[ntp:questions] Finding out where ntpd gets its ntp.conf file
David Woolley
david at ex.djwhome.demon.co.uk.invalid
Thu Sep 4 22:39:04 UTC 2008
Steve Kostecke wrote:
>
> And your point is?
My point is that there was reasonable grounds to believe that the OP had
actually looked inside /etc/inet.d/ntpd, but you were telling him how to
find it.
>
> It is highly likely that the OP has not bothered to grep the /etc/
> directory for instances of 'ntp.conf'.
He was already aware of /etc/ntp.conf, but assures us that it isn't
actually used by the ntpd in question.
>
> That _one_ simple act would render this entire discussion moot because
> it would clearly the ntp.conf file being passed to ntpd.

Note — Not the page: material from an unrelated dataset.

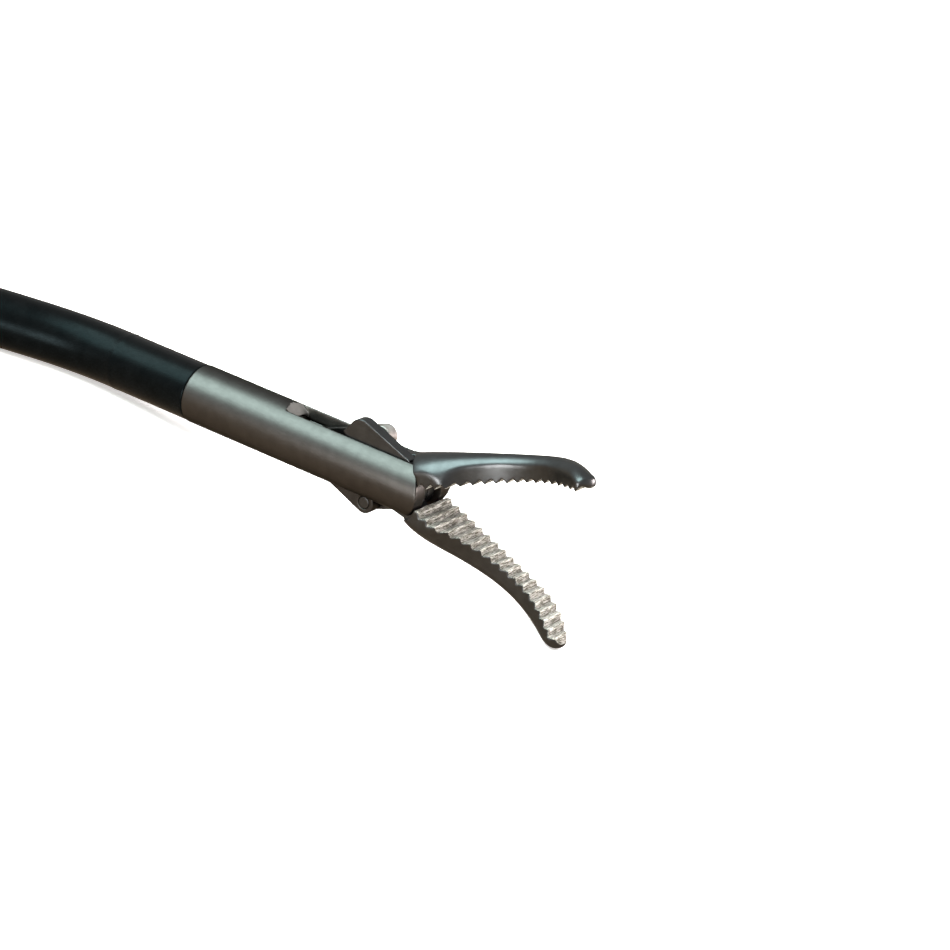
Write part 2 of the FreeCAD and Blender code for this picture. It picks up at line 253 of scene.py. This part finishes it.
def node_soup(name, steps=3, roundness=0.75):
    """The CAD node's triangles in tool millimetres, each cut finer and rounded out by its normals."""
    mesh = frame["nodes"][name].data
    mesh.calc_loop_triangles()
    count = len(mesh.loop_triangles)
    corners = np.empty(count * 3, np.int32)
    loops = np.empty(count * 3, np.int32)
    mesh.loop_triangles.foreach_get("vertices", corners)
    mesh.loop_triangles.foreach_get("loops", loops)
    places = np.empty(len(mesh.vertices) * 3)
    mesh.vertices.foreach_get("co", places)
    normals = np.empty(len(mesh.loops) * 3)
    mesh.corner_normals.foreach_get("vector", normals)
    p = placed(tool_from_row, places.reshape(-1, 3))[corners].reshape(-1, 3, 3) / MM
    n = (normals.reshape(-1, 3)[loops] @ tool_from_row[:3, :3].T).reshape(-1, 3, 3)
    grid = [(i, j) for i in range(steps + 1) for j in range(steps + 1 - i)]
    index = {ij: k for k, ij in enumerate(grid)}
    points = []
    for i, j in grid:
        w = np.array([steps - i - j, i, j]) / steps
        flat = np.einsum("k,nkc->nc", w, p)
        lift = np.einsum("nkc,nkc->nk", flat[:, None, :] - p, n)
        bent = np.einsum("k,nkc->nc", w, flat[:, None, :] - lift[:, :, None] * n)
        points.append(flat * (1 - roundness) + bent * roundness)
    small = []
    for i, j in grid:
        if i + j < steps:
            small.append((index[i, j], index[i + 1, j], index[i, j + 1]))
        if i + j < steps - 1:
            small.append((index[i + 1, j], index[i + 1, j + 1], index[i, j + 1]))
    points = np.stack(points, 1)
    faces = np.array(small)[None] + (np.arange(count) * len(grid))[:, None, None]
    return points.reshape(-1, 3), faces.reshape(-1, 3)


def mesh_from(name, points, faces):
    mesh = bpy.data.meshes.new(name)
    mesh.from_pydata(points.tolist(), [], faces.tolist())
    mesh.update()
    return mesh


def with_modifier(mesh, kind, **values):
    """The mesh after one modifier."""
    holder = bpy.data.objects.new("holder", mesh)
    bpy.context.scene.collection.objects.link(holder)
    modifier = holder.modifiers.new("m", kind)
    for key, value in values.items():
        setattr(modifier, key, value)
    graph = bpy.context.evaluated_depsgraph_get()
    result = bpy.data.meshes.new_from_object(holder.evaluated_get(graph))
    bpy.data.objects.remove(holder)
    bpy.data.meshes.remove(mesh)
    return result


def coordinates(mesh):
    points = np.empty(len(mesh.vertices) * 3)
    mesh.vertices.foreach_get("co", points)
    return points.reshape(-1, 3)


def relaxed(points, edges, rounds, share):
    """Each round moves every point part of the way, its share, to the mean of its neighbours."""
    ends = np.concatenate([edges, edges[:, ::-1]])
    degree = np.maximum(np.bincount(ends[:, 0], minlength=len(points)), 1)
    for _ in range(rounds):
        for axis in range(3):
            mean = np.bincount(ends[:, 0], points[ends[:, 1], axis], len(points)) / degree
            points[:, axis] += share * (mean - points[:, axis])
    return points


def refined(soups, voxel, rounds, limit, softness=None):
    """Closed shells in tool millimetres joined to one fine skin, with its edges broken.

    The softness is a number of further rounds and a function that says how much of them the points
    at those places take. The limit is the number of triangles that are left.
    """
    points = np.concatenate([soup[0] for soup in soups])
    starts = np.cumsum([0] + [len(soup[0]) for soup in soups[:-1]])
    faces = np.concatenate([soup[1] + start for soup, start in zip(soups, starts)])
    mesh = with_modifier(mesh_from("skin", points, faces), "REMESH", mode="VOXEL", voxel_size=voxel)
    edges = np.empty(len(mesh.edges) * 2, np.int32)
    mesh.edges.foreach_get("vertices", edges)
    edges = edges.reshape(-1, 2)
    share = 0.5
    moved = relaxed(coordinates(mesh), edges, rounds, share)
    if softness is not None:
        more_rounds, amount = softness
        moved = relaxed(moved, edges, more_rounds, share * amount(moved))
    mesh.vertices.foreach_set("co", moved.ravel())
    mesh.update()
    triangles = 2 * len(mesh.polygons)
    if triangles > limit:
        mesh = with_modifier(mesh, "DECIMATE", ratio=limit / triangles)
    return mesh


def stand_in(mesh, name, node_name, material, *others):
    """Puts a mesh made in tool millimetres in the place of a CAD node, and of others on its body."""
    moved = placed(row_from_tool, coordinates(mesh) * MM)
    mesh.vertices.foreach_set("co", moved.ravel())
    mesh.update()
    mesh.materials.clear()
    mesh.materials.append(material)
    mesh.shade_smooth()
    piece = bpy.data.objects.new(name, mesh)
    bpy.context.scene.collection.objects.link(piece)
    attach(piece, body_of[node_name])
    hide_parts(node_name, *others)
    return piece


def shut_frame(vectors, side):
    """The shares along the jaw and away from its grip, with the jaw turned shut."""
    angle = math.radians(side * jaw_opening)
    cos, sin = math.cos(angle), math.sin(angle)
    along = vectors[:, 0] * cos + vectors[:, 2] * sin
    away = side * (-vectors[:, 0] * sin + vectors[:, 2] * cos)
    return along, away


def face_data(mesh):
    centres = np.empty(len(mesh.polygons) * 3)
    normals = np.empty(len(mesh.polygons) * 3)
    mesh.polygons.foreach_get("center", centres)
    mesh.polygons.foreach_get("normal", normals)
    return centres.reshape(-1, 3), normals.reshape(-1, 3)


def more_materials(piece, *pairs):
    """Gives the held faces of the piece to more materials."""
    index = np.zeros(len(piece.data.polygons), np.int32)
    for number, (material, held) in enumerate(pairs, 1):
        piece.data.materials.append(material)
        index[held] = number
    piece.data.polygons.foreach_set("material_index", index)


def ease(low, high, values):
    t = np.clip((values - low) / (high - low), 0, 1)
    return t * t * (3 - 2 * t)


def jaw_piece(node_name, side):
    """The jaw with its knee pin ground flush. Its blade is well rounded, away from the teeth."""
    # Where the rounding sets in and where it is full, along the jaw and away from its grip
    blade = (2.7, 3.4)
    nose = (18.3, 18.7)
    beside_teeth = (0.3, 0.55)

    def amount(points):
        along, away = shut_frame(points, side)
        return np.maximum(ease(*blade, along) * ease(*beside_teeth, away), ease(*nose, along))

    grip_depth = 0.5
    grip_margin = 0.4
    least_facing = 0.45
    pin_name = node_name + "_knee_pin"
    soups = [node_soup(node_name), node_soup(pin_name)]
    mesh = refined(soups, voxel=0.055, rounds=3, limit=190000, softness=(50, amount))
    centres, normals = face_data(mesh)
    along, away = shut_frame(centres, side)
    facing = -shut_frame(normals, side)[1]
    gripping = (along > grip_start - grip_margin) & (away < grip_depth) & (facing > least_facing)
    # The crest attribute runs from 0 in the valleys of the ridges to 1 at their tops; the grip material paints
    # shade into the valleys by it
    top, valley = np.percentile(away[gripping & (along < ridged_end)], (2, 98))
    height = (valley - shut_frame(coordinates(mesh), side)[1]) / (valley - top)
    crest = mesh.attributes.new("crest", "FLOAT", "POINT")
    crest.data.foreach_set("value", np.clip(height, 0, 1).astype(np.float32))
    piece = stand_in(mesh, node_name + "_forged", node_name, jaw_metal, pin_name)
    more_materials(piece, (grip_metal, gripping))


def flush_pin(radius, outer):
    """Pin along the pivot axis whose ends follow the turned outside of the clevis."""
    around, rings = 64, 12
    angles = np.arange(around) * 2 * math.pi / around
    points = []
    for end in (-1, 1):
        for k in range(rings + 1):
            x = radius * k / rings * np.cos(angles)
            z = radius * k / rings * np.sin(angles)
            points.append(np.stack([x, end * np.sqrt(outer ** 2 - z ** 2), z], 1))
    faces = []
    rows = list(range(rings + 1)) + list(range(2 * rings + 1, rings, -1))
    for a, b in zip(rows[:-1], rows[1:]):
        for i in range(around):
            j = (i + 1) % around
            faces.append((a * around + i, b * around + i, b * around + j))
            faces.append((a * around + i, b * around + j, a * around + j))
    return np.concatenate(points), np.array(faces)


def clevis_piece():
    """The clevis with its pivot pin ground flush. Its slot is set in lighter metal: the walls partly a milled
    finish and partly painted light against the shade in the slot, the ramps at its rear end partly a milled finish
    and partly a painted highlight.
    """
    margin = 0.02
    pin = flush_pin(pivot_pin_radius + margin, shaft_radius)
    mesh = refined([node_soup("clevis"), pin], voxel=0.075, rounds=6, limit=160000)

    # The turned surface is made exactly round, a little inside the box of the solids
    inset = 0.003
    points = coordinates(mesh)
    radius = np.hypot(points[:, 1], points[:, 2])
    turned = np.abs(radius - shaft_radius) < margin
    points[turned, 1:] *= ((shaft_radius - inset) / radius[turned])[:, None]
    mesh.vertices.foreach_set("co", points.ravel())
    mesh.update()

    # The slot's walls face across it, and the ramps at its rear end face forwards
    end_margin = 0.1
    ramp_length = 1.1
    centres, normals = face_data(mesh)
    along, across = centres[:, 0], np.abs(centres[:, 1])
    slot = along > slot_end - end_margin
    walls = slot & (across < slot_half + margin) & (np.abs(normals[:, 1]) > 0.7)
    # The forward-facing ramps take a painted highlight
    ramps = slot & (across < slot_half) & (along < slot_end + ramp_length) & (normals[:, 0] > 0.5)
    piece = stand_in(mesh, "clevis_turned", "clevis", clevis_metal, "pivot_pin")
    # The walls get metal lightened with painted light against the slot's shade, the ramps metal with a painted
    # highlight, both over a milled finish
    more_materials(piece, (slot_lightened, walls), (ramp_highlight, ramps))


def sheath_piece():
    """The sheath, with its bead melted down to a faint ring."""
    beside_bead = (0.5, 1.1)

    def amount(points):
        return 1 - ease(*beside_bead, np.abs(points[:, 0] - bead_centre))

    soups = [node_soup("insulating_sheath")]
    mesh = refined(soups, voxel=0.1, rounds=4, limit=185000, softness=(10, amount))
    stand_in(mesh, "insulating_sheath_shrunk", "insulating_sheath", black)


def link_piece(node_name, rough_length):
    """The link's bar. Its end at the knee is left rough and bright over that length."""
    mesh = refined([node_soup(node_name)], voxel=0.04, rounds=5, limit=60000)
    along = face_data(mesh)[0][:, 0]
    piece = stand_in(mesh, node_name + "_bar", node_name, dark_link)
    more_materials(piece, (link_metal, along > along.max() - rough_length))


jaw_piece("upper_jaw", 1)
jaw_piece("lower_jaw", -1)
clevis_piece()
sheath_piece()
link_piece("upper_jaw_link", rough_length=0)
link_piece("lower_jaw_link", rough_length=2.2)
block = refined([node_soup("drive_block")], voxel=0.06, rounds=4, limit=60000)
stand_in(block, "drive_block_turned", "drive_block", pin_metal)

# Camera, floor and light. The camera stands where the fitted one of the photograph does.
frame_px = 950
pivot_px = (405, 480.7)
px_per_mm = 12.6
camera_away = 265.0
sensor_mm = 36.0
tau, eps, alpha = math.radians(29), math.radians(26), math.radians(22.8)
focal_px = px_per_mm * camera_away
c = Vector((math.sin(tau), -math.cos(tau) * math.cos(eps), math.cos(tau) * math.sin(eps)))
r = Vector((math.cos(tau), math.sin(tau) * math.cos(eps), -math.sin(tau) * math.sin(eps)))
u = Vector((0, math.sin(eps), math.cos(eps)))
right = math.cos(alpha) * r + math.sin(alpha) * u
down = math.sin(alpha) * r - math.cos(alpha) * u
off_x, off_y = ((at - frame_px / 2) / px_per_mm for at in pivot_px)
spot = -(off_x * right + off_y * down - camera_away * c)

camera_data = bpy.data.cameras.new("camera")
camera = bpy.data.objects.new("camera", camera_data)
bpy.context.scene.collection.objects.link(camera)
camera_data.sensor_width = sensor_mm
camera_data.lens = focal_px / frame_px * sensor_mm
camera_data.clip_start = 0.01
camera_data.clip_end = 10.0
pose = Matrix((tool_way(*right), tool_way(*(-down)), tool_way(*c))).transposed().to_4x4()
camera.matrix_world = Matrix.Translation(tool_point(*spot)) @ pose
bpy.context.scene.camera = camera


def floor_material():
    m = Nodes("floor_paper")
    m.set(Roughness=0.9, Specular_IOR_Level=0.1)
    m.set(Emission_Color=(1.0, 0.98, 0.96, 1), Emission_Strength=0.55)
    colour = m.ramp(m.noise(0.05), [(0.3, (0.9, 0.88, 0.87)), (0.7, (0.94, 0.92, 0.91))])
    m.wear(colour, m.bump(m.noise(2.0), 0.05, depth_mm=0.02))
    return m.material


floor_mesh = bpy.data.meshes.new("floor")
floor_half = 3
corners = [(x * floor_half, y * floor_half, 0) for x, y in ((-1, -1), (1, -1), (1, 1), (-1, 1))]
floor_mesh.from_pydata(corners, [], [(0, 1, 2, 3)])
floor = bpy.data.objects.new("floor", floor_mesh)
bpy.context.scene.collection.objects.link(floor)
floor_mesh.materials.append(floor_material())
floor.visible_glossy = False


def softbox(name, way, distance, size, power, colour, target=(-5, 0, 0)):
    """An area light that faces a point of the tool, from that direction and distance in metres."""
    data = bpy.data.lights.new(name, "AREA")
    data.shape = "RECTANGLE"
    data.size, data.size_y = size
    data.energy = power
    data.color = colour
    light = bpy.data.objects.new(name, data)
    light.location = tool_point(*target) + way * distance
    light.rotation_euler = way.to_track_quat("Z", "Y").to_euler()
    bpy.context.scene.collection.objects.link(light)
    return light


# The key gives the long highlight, the side light the soft one on the blade's wall, the tip light
# the hot spot on the upper nose. The fill only whitens the floor and isn't mirrored in the metal.
softbox("key", tool_way(-0.485, -0.356, 0.799), distance=0.5, size=(0.38, 0.38), power=3.9,
        colour=(0.76, 1.0, 0.96))
side = softbox("side", tool_way(-0.11, -0.993, 0.03), distance=0.12, size=(0.05, 0.045), power=0.12,
               colour=(1.0, 0.98, 0.95))
tip = softbox("tip", tool_way(0.65, 0.75, 0.05), distance=0.03, size=(0.012, 0.012), power=0.014,
              colour=(1.0, 0.86, 0.82), target=(17.9, -1.2, 6.5))
for light in (side, tip):
    light.visible_diffuse = False
    light.visible_camera = False
fill = softbox("fill", Vector((0, 0, 1)), distance=1.0, size=(2.2, 2.2), power=62.0,
               colour=(1.0, 0.99, 0.98))
fill.visible_glossy = False

# Warm room light from below, pale from the horizon up
world = bpy.data.worlds.new("studio")
bpy.context.scene.world = world
world.use_nodes = True
sky = world.node_tree
direction = sky.nodes.new("ShaderNodeTexCoord")
split = sky.nodes.new("ShaderNodeSeparateXYZ")
shade = sky.nodes.new("ShaderNodeValToRGB")
scaled = sky.nodes.new("ShaderNodeMapRange")
scaled.inputs["From Min"].default_value = -1.0
sky.links.new(direction.outputs["Generated"], split.inputs["Vector"])
sky.links.new(split.outputs["Z"], scaled.inputs["Value"])
sky.links.new(scaled.outputs["Result"], shade.inputs["Fac"])
below, above = shade.color_ramp.elements
below.position, below.color = 0.44, (0.62, 0.47, 0.33, 1)
above.position, above.color = 0.52, (0.64, 0.62, 0.6, 1)
sky.links.new(shade.outputs["Color"], sky.nodes["Background"].inputs["Color"])
sky.nodes["Background"].inputs["Strength"].default_value = 1.0
bpy.context.scene.view_settings.view_transform = "Standard"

I believe he has already established that it is not.
> > [peterc at tantalus ~]$ strings /usr/sbin/ntpd|grep ntp.conf
> > > /etc/ntp.conf
> In the RHEL case, this would find exactly the wrong copy of ntp.conf,
> being the one we were changing to no avail, not the one that NTP was in
> fact using.
Unfortunately I don't have access to a copy of RHEL and don't even have
access to earlier versions, at home, without formatting up a partition
and installing it, so I can't confirm what he is reporting and I'm
having to rely on my memory of how the start up scripts work.
Typical things that might be done are:
- using the /var tree (7 Google hits for /var/etc/ntp.conf;
- using a sub-directory of /etc (582 for /etc/ntp/ntp.conf; 4 for
/etc/sysconfig/ntpd.conf; 75 for /etc/config/ntp.conf);
- name variations (3420 /etc/ntpd.conf)
- using a chroot environment (186 for chrooted ntpd, rather more for
chroot AND ntpd, although there isn't a simple test for filenames;
- linking to /opt, with automatic "repair" of the link (SCO Openserver
will soft link /opt, but I don't think it would automatically repair).
Even if they are not done for RHEL, he is using multiple systems, and
they may well be done for some of them.